If your PHP script is bad, you'll crash the request processor. If you
are in prefork mode, a new child process is created when the old child
dies unexpectedly. If you are in worker mode, well, you're not because
mod_php doesn't work in worker more IIRC. But, if you were in worker
mode, then you'd bring-down a bunch of PHP scripts all running in
parallel and a whole lot of users would see errors. That's not
terribly user-friendly.

> So .NET and php seems me they're more stable than tomcat because
> they have some possibilites.

So, PHP and .NET are more stable because poorly-written applications
can be mitigated by using server software that tolerates them? That
doesn't make any sense at all.

If you want to say that you'd rather work in .NET or PHP because app
servers are more forgiving, then that's your decision. But don't try
to assert that .NET or PHP is somehow better because of that decision.
It may be better in your situation, but that certainly does not make
them "more stable". I would argue the reverse: if your webapps crash
and cause problems, the webapps are not stable. The platform is almost
irrelevant.

> I haven't studied recovery options in other java app. servers, but 
> I'd really appreciate something in Tomcat.

If you can figure out how to determine whether Tomcat is "down", then
you can easily script a restart. This kind of thing really can't be
done by Tomcat itself because something outside the JVM needs to
orchestrate the server restart. Since there are so many environments
out there, the Tomcat team can't be expected to create auto-restart
scripts for all those possibilities.

I'd be interested to see how .NET does this, since .NET runs in a VM
just like Java, and would have the same potential difficulties.

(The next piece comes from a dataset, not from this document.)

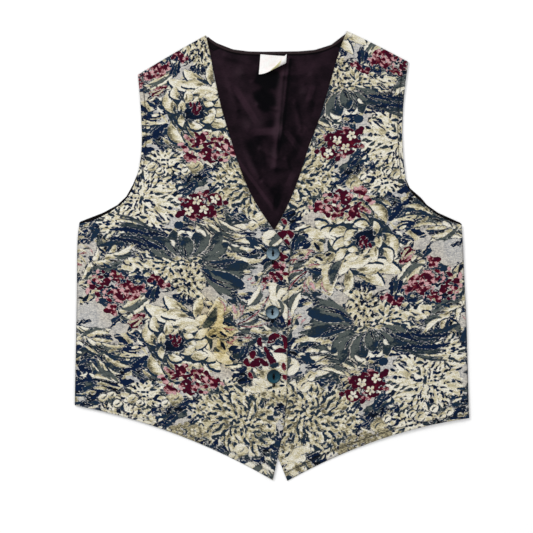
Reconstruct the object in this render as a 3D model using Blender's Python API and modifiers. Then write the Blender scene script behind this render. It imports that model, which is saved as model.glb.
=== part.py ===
"""A tapestry waistcoat, buttoned and laid flat on its back.

Seen from straight above, +Y runs up the garment to its neck, +X to the viewer's
right, which is the wearer's left, and +Z up out of the cloth. The underside of
the back lies flat at Z = 0. Everything is in metres.
"""

import math
from collections import namedtuple

import bmesh
import bpy
import numpy as np

# Walls of cloth, and the gap that pieces keep where they meet
BACK_WALL = 0.0012
LINING_WALL = 0.0010
FRONT_WALL = 0.0016
LABEL_WALL = 0.0010
GAP = 0.0003

# The back and its lining
LINING_INSET = 0.012
UNDERARM_ROW = 6.5
UNDERARM_SHARE = 0.3
NECK_BAND = 0.004
NECK_ROLL = 0.0012
NECK_LEFT = 0.26
NECK_RIGHT = 0.775
NECK_DEPTH = (0.020, 0.0245)
SHOULDER_RISE = (0.045, 0.0425)
NECK_CURVE = 4

# How the fronts lie
EDGE_DIP = 0.008
SECTION_DROP = 0.030
HEM_FALL = 0.058
LAP_EASE = 0.032
LAP_MARGIN = 0.010
CROWN = 0.0022
PLACKET = 0.045
HEM_BOW = 0.0123
HEM_SECTIONS = 3
SHOULDER_SECTIONS = 2
SHOULDER_BOW = 0.0008

# Buttons and label
BUTTON_RADIUS = 0.009
BUTTON_HEIGHT = 0.0034
BUTTON_SIDES = 28
DISH_LEVEL = 0.66
EYE_LENGTH = 0.0088
EYE_WIDTH = 0.0030
EYE_DEPTH = 0.0010
HOLE_RADIUS = 0.0008
HOLE_SPACING = 0.0042
LABEL_WIDTH = 0.034
LABEL_LENGTH = 0.027
LABEL_TOP = (-0.0150, 0.2618)
LABEL_TURN = math.radians(-4.5)
LABEL_FLAT = (0.020, 0.005)
LABEL_ROLL = (0.010, 0.0045)
LABEL_ROLLED = math.radians(200)
LABEL_REST = 0.006

# Each front is lofted between straight sections, from the shoulder seam to the hem.
# A section runs from the armhole or side seam (outer) to the V neck or front edge
# (inner). At a corner the edge turns sharply instead of running on as a curve.
Section = namedtuple("Section", "outer_x outer_y inner_x inner_y outer_corner inner_corner")

RIGHT_FRONT = [
    Section(-0.1742, 0.2353, -0.0858, 0.2867, True, True),
    Section(-0.1713, 0.2030, -0.0790, 0.2560, False, False),
    Section(-0.1693, 0.1700, -0.0730, 0.2250, False, False),
    Section(-0.1696, 0.1370, -0.0655, 0.1920, False, False),
    Section(-0.1745, 0.1060, -0.0560, 0.1600, False, False),
    Section(-0.1850, 0.0800, -0.0460, 0.1280, False, False),
    Section(-0.2025, 0.0625, -0.0375, 0.1035, False, False),
    Section(-0.2270, 0.0485, -0.0270, 0.0800, False, False),
    Section(-0.2503, 0.0415, -0.0140, 0.0575, True, False),
    Section(-0.2526, 0.0200, 0.0050, 0.0310, False, False),
    Section(-0.2533, -0.0150, 0.0241, 0.0107, False, True),
    Section(-0.2537, -0.0600, 0.0215, -0.0400, False, False),
    Section(-0.2545, -0.1050, 0.0200, -0.1050, False, False),
    Section(-0.2552, -0.1400, 0.0195, -0.1700, False, False),
    Section(-0.2557, -0.1650, 0.0160, -0.2170, False, False),
    Section(-0.2560, -0.1820, 0.0085, -0.2560, False, False),
    Section(-0.2561, -0.1938, 0.0010, -0.2910, True, True),
]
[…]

IIRC, .NET doesn't have a rich server-side specification like the Java
Servlet Spec that ties everything together for webapps. Basically,
it's got IIS's ASP.NET-runner and those ASPs can call-out into "real"
(that is, something NOT written in ASP but in a real language like C#
or whatever) components. Given that thin veneer that Microsoft
provides to its developers, it's not surprising that the server can so
easily be bounced: there is no complicated infrastructure in place
that needs to be torn-down and re-started.

A servlet container is much more complicated and has many more moving
parts than both IIS's .NET webapp stuff and mod_php. It's not
surprising to me in the least that you would have a tougher time
bouncing the service at regular intervals.

If you really want to bounce Tomcat at regular intervals, set up a
cluster and have cron (or task scheduler, etc) bounce Tomcat whenever
you want. Bouncing Tomcat is a non-trivial operation, so it won't be
instantaneous. I would never do rolling restarts of any service
without having a cluster in place that could redirect traffic to an
available server. I would even use mod_jk or something similar to take
individual members out of the cluster and then wait until their
traffic dies down before bouncing them. That way, nobody knows that
your services are undergoing rolling restarts.